My theme for many weeks has been simple – the authorities should fight deflation, not inflation. recession is the new enemy, just as inflaiton and excess credit was the enemy two years ago. Every word and aciton of government and regulators should be examined with this in view. So how are they doing?
In order to fight recession you need to have low interest rates, provide plenty of liquidity to the banking system, ensure all statements are positive and confidence building, and use what public spending you can afford to maximise the beneficial impact on people’s employment and incomes.
The UK authorities are giving a very mixed performance judged by these simple standards.
They have kept interest rates far too high for too long. They should cut them to 2% today, which would still leave scope for further cuts if the economy does not respond well. Market rates are well above the indicated rate and will remain so. That’s all the more reason to cut the indicated rate, to relieve some of the pressure. If interest rates remain too high more people and companies will default on their payments, leaving banks in a weaker position and savers worried about the security of their funds.

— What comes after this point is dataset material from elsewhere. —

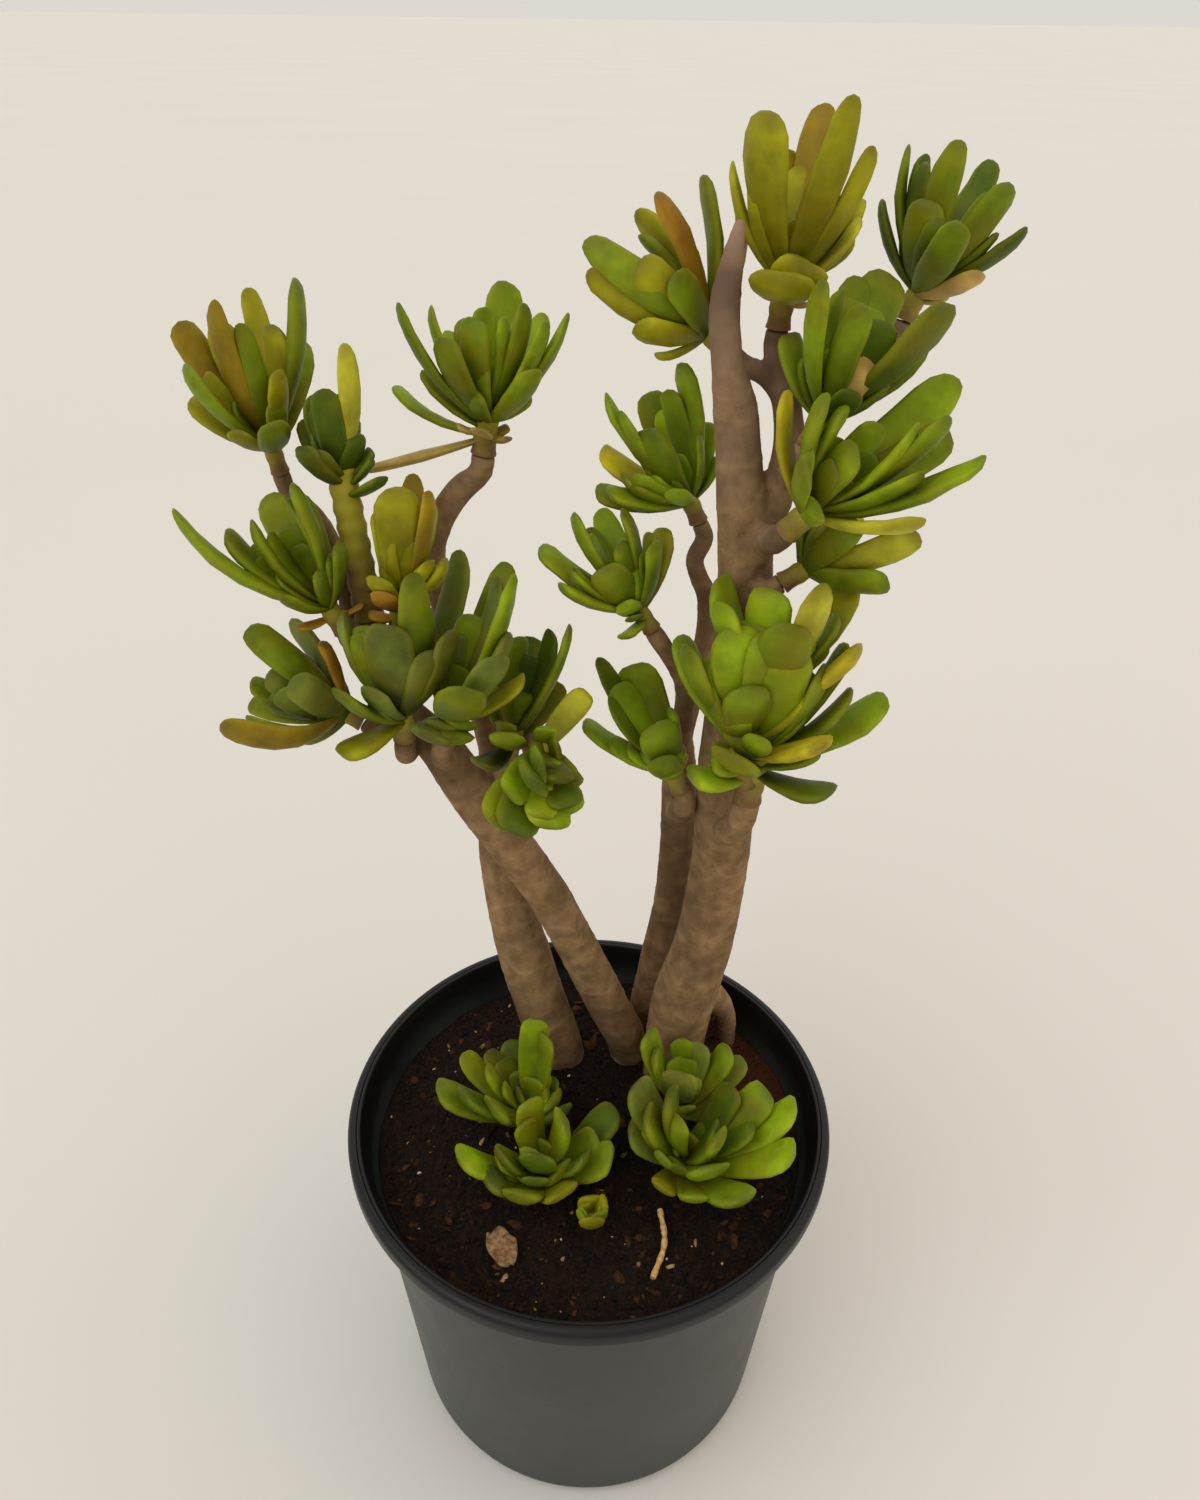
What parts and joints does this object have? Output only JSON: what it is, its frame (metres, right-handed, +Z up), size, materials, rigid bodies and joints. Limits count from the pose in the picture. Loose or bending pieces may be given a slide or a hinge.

They are now supplying large amounts of liquidity, which is good. Previous attempts to withdraw liquidity from markets have been disruptive. They need to supply as much as it takes for as long as it takes, ensuring the taxpayer is protected by taking proper security for the loans.
The authorities have made too many statements and allowed too many stories to escape that undermine confidence. If they think any bank needs more capital, they should sort that out in private with the bank concerned. We should know nothing about it until the bank announces to the market how it is raising the money, when the problem is largely solved.